Set task: Take the records below from their first line to the line with "cup. Radii and", and restate those lines word for word.

Data to use:
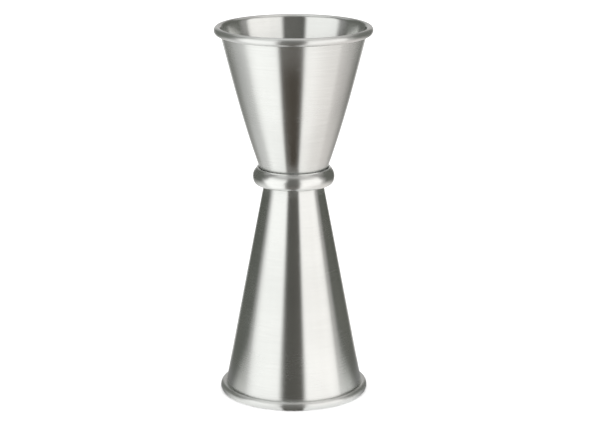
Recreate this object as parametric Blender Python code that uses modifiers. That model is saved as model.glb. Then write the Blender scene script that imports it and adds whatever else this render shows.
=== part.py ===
"""Double-ended bar jigger, modelled as the pieces it is made of.

Two cups, each drawn from one stainless sheet with a closed floor and an outward rolled rim, stand
floor to floor inside a turned waist collar. A braze disc joins the two floors, and a solder ring
where both floors meet the collar's bore holds the collar.

Metres, +Z up. The origin is the centre of the circle that the lower rim stands on.
Every piece is turned about Z, so each profile is a list of (radius, height) points at +X.
"""

import math
from typing import NamedTuple

import bpy

# ---------------------------------------------------------------- driving dimensions, in metres
HEIGHT = 0.112  # over both rolled rims
SHEET = 0.0006  # thickness of the sheet that the cups are drawn from
GAP = 0.0003  # kept between neighbouring pieces
TURN_STEPS = 48  # facets round every turned piece

FLOOR_JOINT_Z = 0.0678  # middle of the joint between the two floors
BRAZE_THICKNESS = 0.0004
BRAZE_RADIUS = 0.0060

COLLAR_RADIUS = 0.01228  # at its fullest
COLLAR_FULLEST_Z = 0.0668
COLLAR_SHOULDER = (0.00617, 0.0043)  # semi-axes of the elliptical shoulder, across and up
COLLAR_SHOULDER_ANGLE = 41.0  # how far round its ellipse the shoulder runs, in degrees
COLLAR_HEEL = (0.00115, 0.00225)  # semi-axes of the rounded lower edge

SOLDER_RADIUS = 0.0003  # radius of the solder ring's own section

RIM_FLAT_ANGLE = 12.0  # the rim's crest is flat this far to either side, in degrees


class Cup(NamedTuple):
    """One cup. Radii and heights are of the sheet's mid-line, heights measured from its floor."""

    floor_z: float  # world height of the floor's mid-line
    opens: int  # 1 opens upward, -1 opens downward
    depth: float  # from the floor's mid-line to the top of the rolled rim
    base_radius: float  # where the wall's line meets the floor
    mouth_radius: float  # where the wall turns into the rolled rim
    bow: float  # how far the wall stands out of a straight cone, half way up
    bow_lean: float  # share by which the bow is fuller towards the floor than towards the mouth
    corner_radius: float  # between floor and wall
    curl_across: float  # semi-axes of the rolled rim's oval, square to the wall and along it
    curl_along: float


FLOOR_TO_JOINT = BRAZE_THICKNESS / 2 + GAP + SHEET / 2
UPPER_FLOOR_Z = FLOOR_JOINT_Z + FLOOR_TO_JOINT
LOWER_FLOOR_Z = FLOOR_JOINT_Z - FLOOR_TO_JOINT

UPPER = Cup(
    floor_z=UPPER_FLOOR_Z,
    opens=1,
    depth=HEIGHT - UPPER_FLOOR_Z,
    base_radius=0.00962,
    mouth_radius=0.02162,
    bow=0.00058,
    bow_lean=0.4,
    corner_radius=0.0012,
    curl_across=0.00080,
    curl_along=0.00094,
)
LOWER = Cup(
    floor_z=LOWER_FLOOR_Z,
    opens=-1,
    depth=LOWER_FLOOR_Z,
    base_radius=0.00813,
    mouth_radius=0.02050,
    bow=0.00008,
    bow_lean=0.0,
    corner_radius=0.0015,
    curl_across=0.00076,
    curl_along=0.00100,
)


# ---------------------------------------------------------------- profiles
def angles(start, end, steps):
    """Evenly spaced angles in degrees, both ends included."""
    return [start + (end - start) * i / steps for i in range(steps + 1)]


def arc(centre, radii, start, end, steps):
    """Points along an elliptical arc, from start to end degrees, both ends included."""
    points = []
    for angle in angles(start, end, steps):
        turn = math.radians(angle)
        points.append((centre[0] + radii[0] * math.cos(turn), centre[1] + radii[1] * math.sin(turn)))
    return points


def curl_point(cup, lean, angle):
    """Offset from the curl's centre, at an angle round its oval. 180 degrees is at the wall."""
    across = cup.curl_across * math.cos(math.radians(angle))
    along = cup.curl_along * math.sin(math.radians(angle))
    return (
        across * math.cos(lean) + along * math.sin(lean),
        along * math.cos(lean) - across * math.sin(lean),
    )


def crest_angle(cup, lean):
    """Angle round the oval of its highest point."""
    return math.degrees(math.atan2(cup.curl_along * math.cos(lean), -cup.curl_across * math.sin(lean)))


def crest_height(cup, lean):
    """Height of the crest's flat above the curl's centre, on the mid-line."""
    crest = crest_angle(cup, lean)
    return curl_point(cup, lean, crest + RIM_FLAT_ANGLE)[1]


def wall_height(cup):
    """Height at which the wall runs into the rolled rim, found so that the rim's crest is at depth."""
    height = cup.depth
    for _ in range(8):
        lean = wall_lean(cup, height, height)
        centre = cup.depth - SHEET / 2 - crest_height(cup, lean)
        height = centre + cup.curl_across * math.sin(lean)
    return height


def radius_at(cup, share):
    """Mid-line radius of the wall at a share of the way up from the floor to the rolled rim."""
    straight = cup.base_radius + (cup.mouth_radius - cup.base_radius) * share
    return straight + 4 * cup.bow * share * (1 - share) * (1 + cup.bow_lean * (1 - 2 * share))


def wall_lean(cup, wall, height):
    """Angle of the wall from the axis at a height, in radians; wall is the wall's full height."""
    step = 0.001
    rise = radius_at(cup, height / wall + step) - radius_at(cup, height / wall - step)
    return math.atan(rise / (2 * step * wall))


def wall_radius(cup, height):
    """Mid-line radius of the wall at a height above the floor."""
    return radius_at(cup, height / wall_height(cup))


def cup_midline(cup):
    """The sheet's mid-line, from the centre of the floor out, up the wall and round the curl."""
    wall = wall_height(cup)
    corner = cup.corner_radius

    lean = wall_lean(cup, wall, 0)
    corner_centre = (cup.base_radius + corner * math.tan(lean) - corner / math.cos(lean), corner)
    points = [(0.0, 0.0), (corner_centre[0] * 0.5, 0.0)]
    points += arc(corner_centre, (corner, corner), -90, -math.degrees(lean), 4)

    first, wall_steps = points[-1][1], 5
    for i in range(1, wall_steps):
        height = first + (wall - first) * i / wall_steps
        points.append((wall_radius(cup, height), height))

    return points + curl_midline(cup, wall)


def curl_midline(cup, wall):
    """The rolled rim's mid-line, from the wall over the crest and round to the raw edge."""
    lean = wall_lean(cup, wall, wall)
    centre_radius = cup.mouth_radius + cup.curl_across * math.cos(lean)
    centre_height = wall - cup.curl_across * math.sin(lean)
    crest = crest_angle(cup, lean)
    crest_z = centre_height + crest_height(cup, lean)

    points = []
    for angle in angles(180, crest + RIM_FLAT_ANGLE, 3) + angles(crest - RIM_FLAT_ANGLE, -90, 8):
        offset = curl_point(cup, lean, angle)
        points.append((centre_radius + offset[0], min(centre_height + offset[1], crest_z)))

    tuck = cup.curl_across - SHEET / 2 - GAP  # the raw edge runs back to just short of the wall
    last = points[-1]
    points.append((last[0] - tuck * math.cos(lean), last[1] + tuck * math.sin(lean)))
    return points


def cup_outside(cup, z):
    """Outer radius of a cup's wall at a world height."""
    height = (z - cup.floor_z) * cup.opens
    lean = wall_lean(cup, wall_height(cup), height)
    return wall_radius(cup, height) + SHEET / 2 / math.cos(lean)


def collar_outline():
    """Closed section of the collar: down its shoulder and heel, then up its bore, step and seat."""
    shoulder_centre = (COLLAR_RADIUS - COLLAR_SHOULDER[0], COLLAR_FULLEST_Z)
    shoulder = arc(shoulder_centre, COLLAR_SHOULDER, COLLAR_SHOULDER_ANGLE, 0, 7)
    heel_centre = (COLLAR_RADIUS - COLLAR_HEEL[0], COLLAR_FULLEST_Z)
    heel = arc(heel_centre, COLLAR_HEEL, 0, -90, 8)

    top_z, bottom_z = shoulder[0][1], heel[-1][1]
    step_z = UPPER_FLOOR_Z - SHEET / 2 - GAP
    bore = [
        (cup_outside(LOWER, bottom_z) + GAP, bottom_z),
        (cup_outside(LOWER, LOWER_FLOOR_Z) + GAP, LOWER_FLOOR_Z),
        (cup_outside(LOWER, LOWER_FLOOR_Z) + GAP, step_z),
    ]
    seat = [
        (cup_outside(UPPER, UPPER_FLOOR_Z) + GAP, step_z),
        (cup_outside(UPPER, top_z) + GAP, top_z),
    ]
    return shoulder + heel[1:] + bore + seat


# ---------------------------------------------------------------- materials
def metal(name, colour, roughness):
    material = bpy.data.materials.new(name)
    material.use_nodes = True
    shader = material.node_tree.nodes["Principled BSDF"]
    shader.inputs["Base Color"].default_value = (*colour, 1.0)
    shader.inputs["Metallic"].default_value = 1.0
    shader.inputs["Roughness"].default_value = roughness
    return material


# ---------------------------------------------------------------- solids
def turned(name, profile, closed, material):
    """An object whose profile is turned about Z by a Screw modifier."""
    edges = [(i, i + 1) for i in range(len(profile) - 1)]
    if closed:
        edges.append((len(profile) - 1, 0))
    mesh = bpy.data.meshes.new(name)
    mesh.from_pydata([(radius, 0.0, height) for radius, height in profile], edges, [])
    mesh.materials.append(material)
    obj = bpy.data.objects.new(name, mesh)
    parts.objects.link(obj)

    screw = obj.modifiers.new("turn", "SCREW")
    screw.steps = TURN_STEPS
    screw.render_steps = TURN_STEPS
    screw.use_merge_vertices = True
    screw.merge_threshold = 0.00001
    return obj


def make_cup(name, cup, material):
    """A cup of even sheet thickness. One that opens downward is turned over about X."""
    obj = turned(name, cup_midline(cup), False, material)
    sheet = obj.modifiers.new("sheet", "SOLIDIFY")
    sheet.thickness = SHEET
    sheet.offset = 0.0
    sheet.use_even_offset = True
    sheet.use_quality_normals = True
    obj.location.z = cup.floor_z
    obj.rotation_euler.x = 0.0 if cup.opens > 0 else math.pi
    return obj


def make_braze_disc(material):
    bpy.ops.mesh.primitive_cylinder_add(
        vertices=TURN_STEPS,
        radius=BRAZE_RADIUS,
        depth=BRAZE_THICKNESS,
        location=(0.0, 0.0, FLOOR_JOINT_Z),
    )
    return adopt("floor_braze_disc", material)


def make_solder_ring(material):
    """A ring of solder round the lower cup's closed end, just inside the collar's bore."""
    bore = cup_outside(LOWER, LOWER_FLOOR_Z) + GAP
    under_floor = UPPER_FLOOR_Z - SHEET / 2
    bpy.ops.mesh.primitive_torus_add(
        major_segments=TURN_STEPS,
        minor_segments=8,
        major_radius=bore - GAP - SOLDER_RADIUS,
        minor_radius=SOLDER_RADIUS,
        location=(0.0, 0.0, under_floor - GAP - SOLDER_RADIUS),
    )
    return adopt("collar_solder_ring", material)


def adopt(name, material):
    """Names the object an operator just made, gives it its material and moves it among the parts."""
    obj = bpy.context.object
    obj.name = name
    obj.data.name = name
    obj.data.materials.append(material)
    for collection in obj.users_collection:
        collection.objects.unlink(obj)
    parts.objects.link(obj)
    return obj


for old in list(bpy.data.objects):
    bpy.data.objects.remove(old)
parts = bpy.data.collections.new("bar_jigger")
bpy.context.scene.collection.children.link(parts)

brushed = metal("brushed_stainless", (0.60, 0.60, 0.58), 0.30)
polished = metal("polished_stainless", (0.64, 0.64, 0.62), 0.18)
solder = metal("silver_solder", (0.66, 0.64, 0.58), 0.45)

make_cup("upper_cup", UPPER, brushed)
make_cup("lower_cup", LOWER, brushed)
turned("waist_collar", collar_outline(), True, polished)
make_braze_disc(solder)
make_solder_ring(solder)
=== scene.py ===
"""The look of a double-ended bar jigger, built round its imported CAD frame.

The two cups and the collar are turned again as fine meshes inside the CAD solids' outline, with
rolled rims, a rounded lip and fine seams. They are brushed and polished stainless steel. The two
filler pieces inside keep their CAD shape and get a solder look.

The camera sees a plain pale floor under an even white sky. The metal reflects a studio that nothing
else sees: a large shell painted with soft patches, among them a softbox on either hand and a dark
gap where the camera stands, and a glowing mat under the jigger.

Everything is in metres. The jigger's axis is Z, and the camera looks along +Y.
"""

import math
from typing import NamedTuple

import bpy
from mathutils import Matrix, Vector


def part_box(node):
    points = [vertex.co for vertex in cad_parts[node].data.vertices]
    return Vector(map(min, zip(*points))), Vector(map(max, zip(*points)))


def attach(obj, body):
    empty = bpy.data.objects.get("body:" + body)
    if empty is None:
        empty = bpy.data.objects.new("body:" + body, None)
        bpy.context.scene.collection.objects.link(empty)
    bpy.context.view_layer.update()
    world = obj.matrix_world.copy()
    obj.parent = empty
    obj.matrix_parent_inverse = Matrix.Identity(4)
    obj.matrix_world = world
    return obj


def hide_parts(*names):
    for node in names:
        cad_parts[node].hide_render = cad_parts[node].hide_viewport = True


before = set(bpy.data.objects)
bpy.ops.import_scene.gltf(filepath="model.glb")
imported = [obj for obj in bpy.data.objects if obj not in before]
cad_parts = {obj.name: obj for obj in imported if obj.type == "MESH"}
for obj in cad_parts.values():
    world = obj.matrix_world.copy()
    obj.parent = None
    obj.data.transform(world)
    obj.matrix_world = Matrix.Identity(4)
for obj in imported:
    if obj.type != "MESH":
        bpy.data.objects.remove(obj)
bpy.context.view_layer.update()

# ---------------------------------------------------------------- dimensions, in metres
SHEET = 0.0006  # thickness of the cups' sheet
SEGMENTS = 288  # round each turned piece
EDGE_GAP = 0.00010  # between the curl's raw edge and the wall
SEAM_GAP = 0.00008  # between the collar and the cups
RIM_INSET = 0.00001  # keeps the round rims inside the faceted solids' box
FLOOR_STEPS = 12  # points along each part of a cup's section
CORNER_STEPS = 8
WALL_STEPS = 60
CURL_STEPS = 32
EDGE_STEPS = 6
CURL_ENDS_AT = -100  # degrees round the curl, which starts at 180 on the wall
TUCKS = (0.5, 0.8)  # how far the last points turn in, as shares of the way to the wall


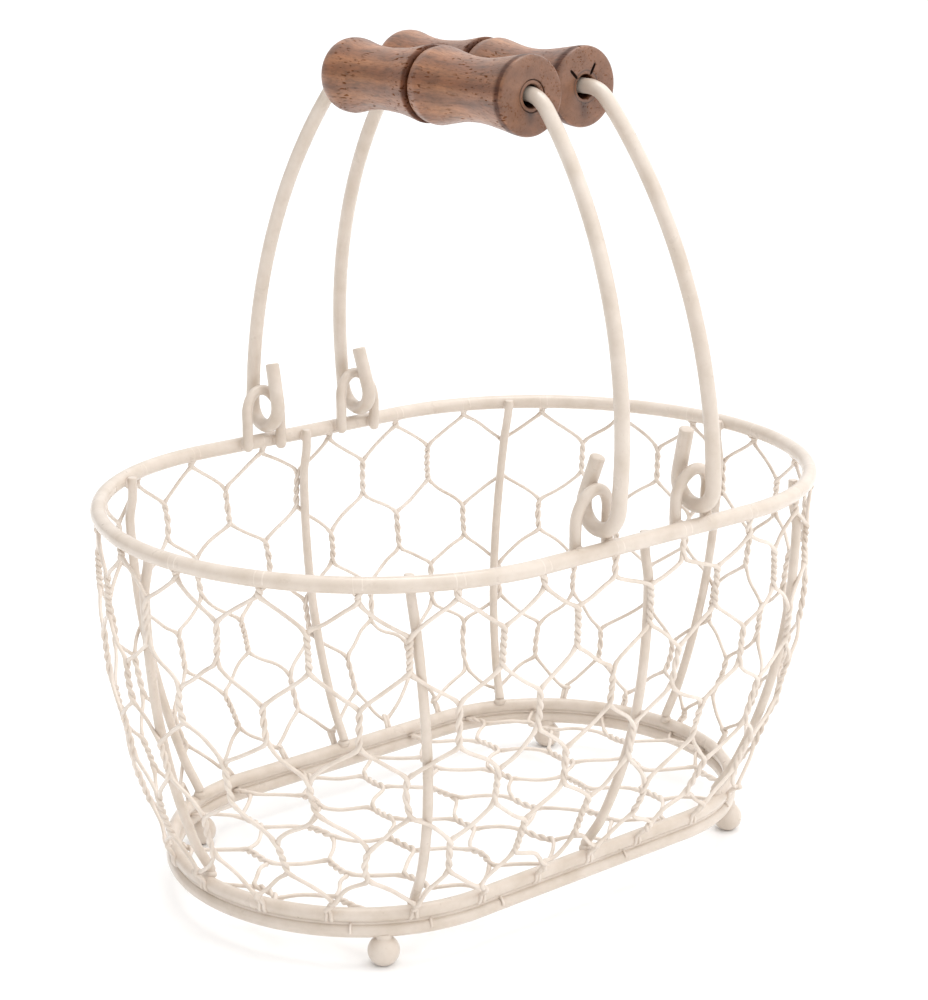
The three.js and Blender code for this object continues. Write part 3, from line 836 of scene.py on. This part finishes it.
def make_bail(letter, material, rng):
    pivot = joint_place(f"bail_{letter}_swing")
    shape = BAILS[letter]
    top = np.array((shape["top"][0], 0.0, shape["top"][1]))
    up = top - pivot
    height = float(np.linalg.norm(up))
    up /= height
    front, rear = (bail_half(shape["straight"], height, STUBS[letter, side]) for side in (-1, 1))

    def place(point, side):
        spot = pivot + up * point[1]
        return spot[0], side * point[0], spot[2]

    path = [place(p, -1) for p in reversed(front)] + [place(p, 1) for p in rear]
    path = smoothed(resampled(path, 0.9), 6)
    parts = Parts()
    parts.add(*sweep(path, BAIL_WIRE * uneven(len(path), 0.012, rng, waves=9), 26, cap="cut"))
    build_coated(parts, "bail_wire_" + letter, material, "bail_" + letter, sharp=60)


# ---- Grips ----
def spline(knots, at):
    """Catmull-Rom value at a position, through (position, value) knots."""
    for i in range(len(knots) - 1):
        if at <= knots[i + 1][0] or i == len(knots) - 2:
            break
    x0, y0 = knots[i]
    x1, y1 = knots[i + 1]
    before = knots[i - 1] if i else (2 * x0 - x1, 2 * y0 - y1)
    after = knots[i + 2] if i + 2 < len(knots) else (2 * x1 - x0, 2 * y1 - y0)
    slope0 = (y1 - before[1]) / (x1 - before[0])
    slope1 = (after[1] - y0) / (after[0] - x0)
    width = x1 - x0
    t = (at - x0) / width
    h = (2 * t**3 - 3 * t**2 + 1, t**3 - 2 * t**2 + t, -2 * t**3 + 3 * t**2, t**3 - t**2)
    return h[0] * y0 + h[1] * slope0 * width + h[2] * y1 + h[3] * slope1 * width


def make_grip(letter, material, rng):
    """Two spool shapes turned from one piece, a V groove between them, bored for the bail's wire. The
    flared end is dished inside its edge, and grip a's has a score round the bore."""
    node = "grip_" + letter
    low, high = node_box(node)
    axis = joint_place(f"grip_{letter}_roll")
    length = high[1] - low[1]
    profile = [
        (GRIP_BORE, high[1] - BORE_FULL[1]),
        (GRIP_BORE, high[1] - BORE_EASE),
        (GRIP_BORE + 0.1, high[1] - 0.1),
        (GRIP_BORE + BORE_EASE, high[1]),
        (GRIP_BORE + 2, high[1]),
    ]
    for knots, count in ((ROUND_HALF, 110), (FLARED_HALF, 120)):
        first, last = knots[0][0], knots[-1][0]
        for i in range(count):
            # Closer steps at the two ends of each half, where the turned edges are.
            even = i / (count - 1)
            at = first + (last - first) * (even + (smoothstep(even, 0, 1) - even) * 0.75)
            profile.append((spline(knots, at) * GRIP_FLARE, high[1] - at * length))
    face = FLARED_HALF[-1][1] * GRIP_FLARE
    outlines = [(face, END_DISH), (BORE_MOUTH[letter], END_MOUTH)]
    if letter == "a":
        outlines.insert(1, (GRIP_RING, END_SCORE))
    for radius, outline in outlines:
        profile += [(radius + out, low[1] + back) for out, back in outline]
    profile += [(GRIP_BORE, low[1] + back) for back in BORE_FULL]
    columns = 112
    phases = [rng.uniform(0, 6.28) for _ in range(3)]
    vertices = []
    for radius, y in profile:
        for j in range(columns):
            turn = 2 * math.pi * j / columns
            hand = 1 + 0.004 * math.sin(2 * turn + phases[0] + y * 0.05) + 0.003 * math.sin(
                3 * turn + phases[1] - y * 0.11
            )
            r = radius * hand if radius > GRIP_RING + 1 else radius
            vertices.append((axis[0] + r * math.sin(turn), y, axis[2] + r * math.cos(turn)))
    parts = Parts()
    parts.add(vertices, ring_faces(len(profile), columns, capped=False))
    parts.build(node + "_turned", material, "grip_roller_" + letter, "turned_wood", node, sharp=48)


# ---- Netting ----
def twist_side(wire, row):
    """Which twist a wire is in, in one row, and whether it comes into it from the left or the right."""
    if row % 2 == 0:
        return wire // 2, -1 if wire % 2 == 0 else 1
    return (wire - 1) // 2, -1 if wire % 2 else 1


class Lattice:
    """Hexagonal wire netting laid out flat. Each wire is twisted by turns with its left and its right
    neighbour. Places are in columns across and millimetres along."""

    def __init__(self, rng, pitch, columns=None):
        self.rng = rng
        self.pitch = pitch
        self.columns = columns
        self.twists = {}

    def twist(self, column, row, top, bottom, looseness):
        """The twist's two ends, its turns and how it bows, made once for its two wires."""
        key = (column % self.columns if self.columns else column, row)
        if key not in self.twists:
            rng = self.rng
            across = looseness / self.pitch
            self.twists[key] = {
                "top": (rng.gauss(0, 0.5) * across, top + rng.gauss(0, 0.45) * looseness),
                "bottom": (rng.gauss(0, 0.5) * across, bottom + rng.gauss(0, 0.45) * looseness),
                "turns": rng.choice((2, 2, 2, 3)),
                "skew": rng.uniform(-0.7, 0.7),
                "hand": rng.choice((-1, 1)),
                "bow": rng.gauss(0, 0.3) * across,
                "lift": rng.gauss(0, 0.25) * looseness,
            }
        return self.twists[key]

    def wire_through(self, twist, side, column, turns=None):
        """Points (columns across, along, depth, radius) down one wire of a twist."""
        turns = turns or twist["turns"]
        steps = 11 * turns
        points = []
        for i in range(steps + 1):
            t = i / steps
            wound = 2 * math.pi * turns * t + twist["skew"] * math.sin(2 * math.pi * t)
            angle = (math.pi if side < 0 else 0.0) + twist["hand"] * wound
            top, bottom = twist["top"], twist["bottom"]
            across = column + top[0] + (bottom[0] - top[0]) * t + twist["bow"] * math.sin(math.pi * t)
            along = top[1] + (bottom[1] - top[1]) * t
            depth = twist["lift"] * math.sin(math.pi * t) + TWIST_RADIUS * math.sin(angle)
            near_end = math.exp(-((min(t, 1 - t) * abs(top[1] - bottom[1])) / 1.3) ** 2)
            radius = NET_WIRE * (1 + 0.24 * near_end)
            points.append((across + TWIST_RADIUS * math.cos(angle) / self.pitch, along, depth, radius))
        return points

    def slant(self, start, end, looseness, steps=9):
        """Points between two twists, with a slight bend."""
        rng = self.rng
        bow = rng.gauss(0, 0.36) * looseness
        wave = rng.gauss(0, 0.16) * looseness
        lift = rng.gauss(0, 0.34) * looseness
        across, along = (end[0] - start[0]) * self.pitch, end[1] - start[1]
        length = math.hypot(across, along)
        points = []
        for i in range(1, steps):
            t = i / steps
            bend = bow * math.sin(math.pi * t) + wave * math.sin(2 * math.pi * t)
            points.append(
                (
                    start[0] + (end[0] - start[0]) * t - along / length * bend / self.pitch,
                    start[1] + along * t + across / length * bend,
                    start[2] + (end[2] - start[2]) * t + lift * math.sin(math.pi * t),
                    NET_WIRE,
                )
            )
        return points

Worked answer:
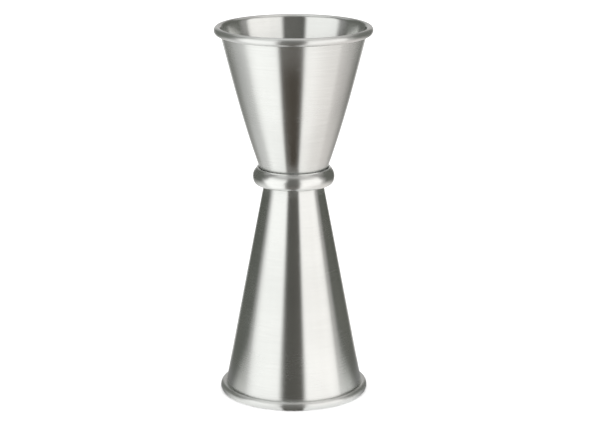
Recreate this object as parametric Blender Python code that uses modifiers. That model is saved as model.glb. Then write the Blender scene script that imports it and adds whatever else this render shows.
=== part.py ===
"""Double-ended bar jigger, modelled as the pieces it is made of.

Two cups, each drawn from one stainless sheet with a closed floor and an outward rolled rim, stand
floor to floor inside a turned waist collar. A braze disc joins the two floors, and a solder ring
where both floors meet the collar's bore holds the collar.

Metres, +Z up. The origin is the centre of the circle that the lower rim stands on.
Every piece is turned about Z, so each profile is a list of (radius, height) points at +X.
"""

import math
from typing import NamedTuple

import bpy

# ---------------------------------------------------------------- driving dimensions, in metres
HEIGHT = 0.112  # over both rolled rims
SHEET = 0.0006  # thickness of the sheet that the cups are drawn from
GAP = 0.0003  # kept between neighbouring pieces
TURN_STEPS = 48  # facets round every turned piece

FLOOR_JOINT_Z = 0.0678  # middle of the joint between the two floors
BRAZE_THICKNESS = 0.0004
BRAZE_RADIUS = 0.0060

COLLAR_RADIUS = 0.01228  # at its fullest
COLLAR_FULLEST_Z = 0.0668
COLLAR_SHOULDER = (0.00617, 0.0043)  # semi-axes of the elliptical shoulder, across and up
COLLAR_SHOULDER_ANGLE = 41.0  # how far round its ellipse the shoulder runs, in degrees
COLLAR_HEEL = (0.00115, 0.00225)  # semi-axes of the rounded lower edge

SOLDER_RADIUS = 0.0003  # radius of the solder ring's own section

RIM_FLAT_ANGLE = 12.0  # the rim's crest is flat this far to either side, in degrees


class Cup(NamedTuple):
    """One cup. Radii and heights are of the sheet's mid-line, heights measured from its floor."""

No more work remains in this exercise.